Juneau continued, “other interviewees also highlighted the differences in organization among pressure groups. Between the tabling of the motion [to oppose reengaging with Iran] and the vote four days later, groups opposing reengagement, such as the Center for Israel and Jewish Affairs, rapidly launched an effective campaign to pressure MPs. Groups favoring reengagement, however, such as the Iranian Canadian Congress, were unable to match these lobbying efforts.”
After the Donald Trump administration in the US withdrew from the “p5+1 nuclear deal” with Iran in May 2018 and re-imposed tough new sanctions, the Conservatives and Israel lobby pushed to echo the warmongers in Washington and Tel Aviv. In June 2018 Liberal parliamentarians supported a Conservative MP’s private member’s motion that “strongly condemns the current regime in Iran for its ongoing sponsorship of terrorism around the world, including instigating violent attacks on the Gaza border.” In effect, the resolution made Iran responsible for Israel killing Palestinians peacefully protesting the US moving its embassy to Jerusalem, siege of Gaza and historic theft of their land. The motion also called on Canada to “immediately cease any and all negotiations or discussions with the Islamic Republic of Iran to restore diplomatic relations” and to make the highly provocative move of listing the Islamic Revolutionary Guard Corps as a terrorist entity.
Despite this resolution, there was still significant political support for restarting diplomatic relations with Iran through 2019. In June of that year NDP foreign affairs critic Helene Laverdiere presented an Iranian Canadian Congress parliamentary petition signed by over 15,000 Canadians calling on the government to re-establish relations with Iran.
Months later anti-Iranian sentiment grew sharply. On January 3, 2020 the US assassinated top Iranian Revolutionary Guard Corp General, Qassem Suleimani, at the Baghdad airport. Considered the second most powerful person in Iran, Suleimani was murdered with nine others in flagrant violation of Iraqi sovereignty.
In retaliation to Washington’s brazen violation of international law, Iran launched a dozen ballistic missiles at US-bases in Iraq. On heightened alert for a US response, hours later the Iranian military mistakenly downed Ukraine Airlines flight PS752. Fifty-seven Canadian citizens were killed in the downing of a plane that took off from the Tehran airport.

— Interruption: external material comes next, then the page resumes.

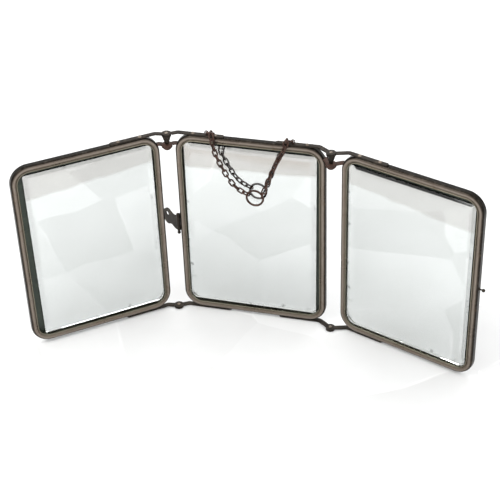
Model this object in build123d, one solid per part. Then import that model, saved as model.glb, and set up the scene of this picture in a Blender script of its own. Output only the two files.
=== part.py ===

The Israel lobby has used the tragedy — at least partly Washington’s responsibility for assassinating Suleimani — to attack Iran. The Centre for Israel and Jewish Affairs (CIJA), B’nai B’rith and Friends of Simon Wiesenthal Centre Canada (FSWC) have blanketed the media with op-eds and campaigns marking the incident and calling for increased sanctions on Iran, specifically listing the Islamic Revolutionary Guard Corps as a terrorist entity. Irwin Cotler’s Raoul Wallenberg Centre for Human Rights has also campaigned for the victims of PS752, organizing webinars and publishing reports on the downing of Flight PS752. Raoul Wallenberg Centre lawyer Yonah Diamond is representing families of PS752 victims and Cotler has done multiple webinars and interviews on subject. (Cotler is chair of the Inter-Parliamentary Group for Human Rights in Iran, set up Iran Accountability Week in Parliament and helped remove the Iranian MEK, which backed Iraq in the 1980s Iran-Iraq war and teamed up with Israel to assassinate Iranian scientists from the US terrorist list.)
In recent weeks hardline Israeli nationalists such as Conservative MP Melissa Lantsman, Liberal MP Anthony Housefather and former MP Michael Leavitt have all spoken at or attended Iran demonstrations. CIJA, B’nai B’rith, FSWC and other Israel lobby groups have promoted those protests.
While there is much to dislike about the theocracy in Tehran, the Israel lobby isn’t motivated by Iranian women’s rights. They target Iran to ensure a nation of nine million continues to militarily dominate a region of 450 million.